In the second response, you are using it as an asymmetrical trade. Here you are leaving it on the table as something to keep in mind that you will trade for later. Alternatively, you could have tried to trade for something else that you wanted.

Asymmetrical trades can be enormously effective in closing a sales negotiation. Let me tell you a story that a fellow named Tom told to me. Tom was a salesperson for a company that sold truck leases. One of his long-time customers was a small mom and pop meat packing outfit in the Bronx, in New York City.

Tom told me that they were a good, long-term customer, who every year or so would lease a truck from him. Then, at one point, they decided to expand and add a second shift at their plant. The good news was that they needed to lease five additional trucks. The bad news was that for the very first time, they had gone out and looked at the deals available from one or two of Tom’s competitors.

And, unfortunately for Tom, what they discovered was that the interest rate for the leases being offered by his competitor was fully 2½ percentage points below what Tom was offering. In other words, if Tom’s price for the money was 10 percent, his competitors were offering it at 7½ percent.

So they called Tom in and said:

“Tom, you know that these prices you are quoting simply aren’t even close to being competitive. If you want this business you are going to have to come way down.”

Tom talked about all his added values, but in typical buyer fashion they said:

“Yeah, yeah, yeah, so does the other guy—talk to us about price.”

So Tom, nervous about losing the business and not having anticipated a negotiation here, dropped his price a point and a half. But he was still one percentage point above his competitors. And so the meat packers told him:

“Listen Tom, we’re very loyal customers and we like you a lot. We’re so loyal that if you come down another percentage point to meet your competitor’s price you can keep the business.”

To which Tom replied:

“There’s nothing more I can do, but I tell you what. Let me go talk to my manager.”

And they said:

“Fine, go talk to your manager.”

But Tom didn’t need to talk to his manager right away because he knew he had reached his company’s Least Acceptable Settlement (LAS). He knew he would not be allowed to go any lower. What he had done, though, was to use authority limits in order to get a delay.

What he actually did was walk down to the local bar to have a drink with the key technical decision makers for that company when it came to trucks, who were, that’s right, the drivers. Tom, being a smart sales person, had gotten to know the drivers at all of his small- and mid-size customers, as an important source of information.

So he walked in and said:

“Hi guys, how are you, how are things going?”

“Oh, things are fine, you know we’re expanding, we’ll have more drivers, things are pretty good, except for that community problem we’re having.”

So Tom gently probed a little as he bought everybody a round of drinks:

“Oh what community problem?”

“Oh, you know, that noise issue.”

And as he probed a little more, he discovered some very interesting information. When the meat packers expanded to a second shift, they needed more storage space for the uncut meat product. In fact, they had totally run out of storage space for the finished product. So what they were doing, since they didn’t want to expand the size of their plant, was to load the finished product onto their trucks, and the trucks would take it off to market. That worked just fine for the day shift, but for the evening shift, well the markets weren’t open again until 4:00 a.m.

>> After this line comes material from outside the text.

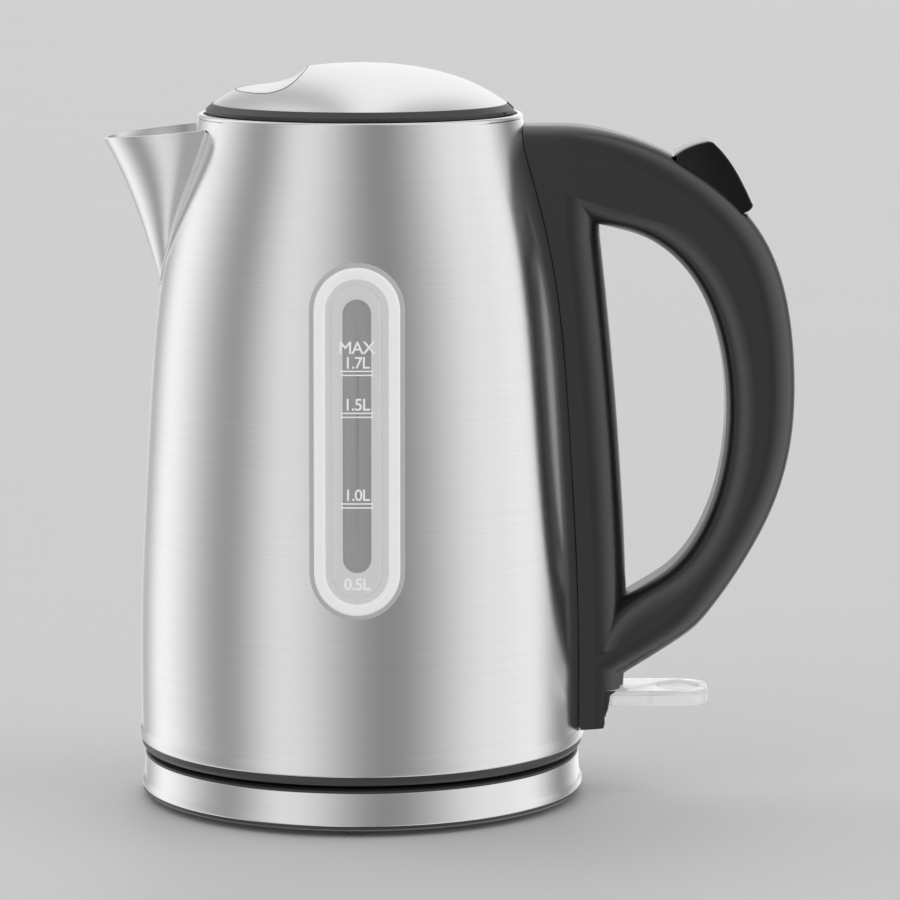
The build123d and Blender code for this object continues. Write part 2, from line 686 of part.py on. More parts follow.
def switch_lever():
    """Clear paddle with an oval finger dish, its hub and the arm that works the control."""
    z1 = 36.3
    z0 = z1 - LEVER_THICK
    paddle = box(87.5, LEVER_END_X, -LEVER_HALF, LEVER_HALF, z0, z1)
    corners = paddle.edges().filter_by(Axis.Z).group_by(Axis.X)[-1]
    paddle = fillet(corners, 11.0)
    rim = paddle.edges().group_by(Axis.Z)
    paddle = fillet(rim[-1] + rim[0], 1.1)
    dish = Pos(108.0, 0, z1 + 0.2) * Box(15.0, 19.0, 1.8)
    dish = fillet(dish.edges().filter_by(Axis.Z), 7.0)
    paddle -= dish
    neck = box(78.0, 90.0, -9.6, 9.6, z0 + 0.3, z1 - 0.6)
    hub = rod_y(3.2, -9.6, 9.6, *LEVER_PIVOT)
    arm = box(58.0, 79.0, -3.0, 3.0, 32.6, 35.0)
    return paddle + neck + hub + arm - rod_y(1.5 + RUN, -20, 20, *LEVER_PIVOT)


def switch_pin():
    return rod_y(1.5, -13.6, 13.6, *LEVER_PIVOT)


def switch_housing():
    """Bearing frame for the lever inside the strap's foot."""
    sides = box(74.8, 83.6, 10.0, 10.95, 27.6, 38.3) + box(74.8, 83.6, -10.95, -10.0, 27.6, 38.3)
    tie = box(75.8, 79.0, -10.95, 10.95, 25.9, 27.8)
    return sides + tie - rod_y(1.5, -20, 20, *LEVER_PIVOT) - wall_solid(0.2)


def indicator_lamp():
    """Neon lamp over the lever's arm that lights the clear paddle."""
    bulb = rod_x(1.9, 56.0, 66.0, 6.6, 30.0)
    return fillet(bulb.edges(), 0.7)


# ---------------------------------------------------------------- output
NODES = [
    base_trim_ring, base_top_housing, base_bottom_cover, base_feet, base_screws, base_socket,
    socket_divider, socket_core,
    socket_live_contact, socket_neutral_contact, socket_earth_contact, cord_gland, cord_clamp,
    jug_connector, connector_live_ring, connector_neutral_ring, connector_earth_pin,
    vessel_body, spout, rim_collar, heating_plate, heating_element, control_unit, bimetal_disc,
    jug_bottom_cover, bottom_screws, window_gasket, window_frame, window_pane, window_retainer,
    filter_frame, filter_mesh, handle_shell, handle_inner_cover, handle_screws, steam_duct,
    lid_shell, lid_ring, lid_inner_cover, lid_seal, lid_hinge_pin, lid_spring,
    lid_button, latch_slider, latch_spring,
    switch_lever, switch_pin, switch_housing, indicator_lamp,
]

os.makedirs("parts", exist_ok=True)
for make in NODES:
    export_step(make(), "parts/" + make.__name__ + ".step")
    print("made", make.__name__, flush=True)
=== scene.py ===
import json
import math

import bmesh
import bpy
import numpy as np
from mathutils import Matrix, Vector
from mathutils.bvhtree import BVHTree


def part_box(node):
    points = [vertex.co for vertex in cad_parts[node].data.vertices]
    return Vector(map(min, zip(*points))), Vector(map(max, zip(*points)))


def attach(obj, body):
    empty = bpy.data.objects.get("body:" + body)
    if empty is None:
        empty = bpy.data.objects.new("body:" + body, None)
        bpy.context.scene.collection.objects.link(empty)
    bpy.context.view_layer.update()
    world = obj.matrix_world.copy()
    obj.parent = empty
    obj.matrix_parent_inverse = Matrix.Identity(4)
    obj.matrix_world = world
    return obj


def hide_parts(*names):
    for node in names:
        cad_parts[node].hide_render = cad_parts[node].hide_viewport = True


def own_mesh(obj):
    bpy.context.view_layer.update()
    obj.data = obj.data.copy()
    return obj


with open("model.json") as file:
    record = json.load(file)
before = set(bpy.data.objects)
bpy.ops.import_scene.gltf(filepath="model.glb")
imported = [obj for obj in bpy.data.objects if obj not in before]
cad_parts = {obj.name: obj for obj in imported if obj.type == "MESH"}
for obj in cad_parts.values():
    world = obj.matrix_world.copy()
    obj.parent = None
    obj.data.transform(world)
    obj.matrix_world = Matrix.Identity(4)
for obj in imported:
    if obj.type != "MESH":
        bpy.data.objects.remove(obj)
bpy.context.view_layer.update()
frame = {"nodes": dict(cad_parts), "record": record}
NODES = frame["nodes"]
scene = bpy.context.scene
MM = 0.001


# ---------------------------------------------------------------- camera
CAMERA_AZIMUTH = math.radians(1.1)
CAMERA_RANGE = 1.5492
CAMERA_HEIGHT = 0.3382
CAMERA_PITCH = math.radians(8.09)
CAMERA_YAW = math.radians(0.02)
LENS = 183.4


def make_camera():
    data = bpy.data.cameras.new("camera")
    data.lens = LENS
    data.sensor_width = 36.0
    data.clip_end = 50.0
    camera = bpy.data.objects.new("camera", data)
    scene.collection.objects.link(camera)
    camera.location = (
        CAMERA_RANGE * math.sin(CAMERA_AZIMUTH),
        -CAMERA_RANGE * math.cos(CAMERA_AZIMUTH),
        CAMERA_HEIGHT,
    )
    camera.rotation_euler = (math.pi / 2 - CAMERA_PITCH, 0, -CAMERA_YAW)
    scene.camera = camera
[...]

So what were they doing? They were using the trucks as storage space. And of course, since this was meat, it had to be kept cold, which was no problem for them since all their trucks were refrigeration units. But that meant that they had to run the trucks all night in order to keep the meat at the proper temperature.

Since this was in New York City, and their plant was right in the middle of a residential neighborhood, and there were apartment buildings all around them, the noise was driving their neighbors crazy. It was turning into a major community dispute.

The next morning, in his boss’s office, Tom says:

“Hey, boss, remember that crazy deal that we got involved in, where we ended up with that little piece of property over in the Industrial Park?”

“Yes.”

“And it’s paved and fenced right?”

“Yes.”

“And we’re keeping that as an investment, right? We don’t have any current plans for it?”

“Yes.”

“Well, it’s only a few blocks away from the meat packers, but there aren’t any apartment buildings within earshot of it. Could we let them park their trucks overnight there?”

“Sure, as long as Corporate approves it.”

The word came back from Corporate, as long as the meat packers maintain and insure the site, they could park their trucks there. Tom told me:

“I went back to the meat packers and closed that sale in five minutes.”

Do you think Tom’s solution to their problem would have been worth even more than the 1 percent premium that he achieved? Tom did. He said to me:

Dogone, I wish I had gone and talked to the drivers before I made any concessions! Because with the solution we came up with for our customer, they probably would’ve paid the full 2½ percent difference between my original price and that of my competitors.

I agree with Tom, they probably would have, but at least he made the sale.

So as part of your Information to Find search, always look for special asymmetrical trades, things that are very low cost or no cost to you but are very important to the customer.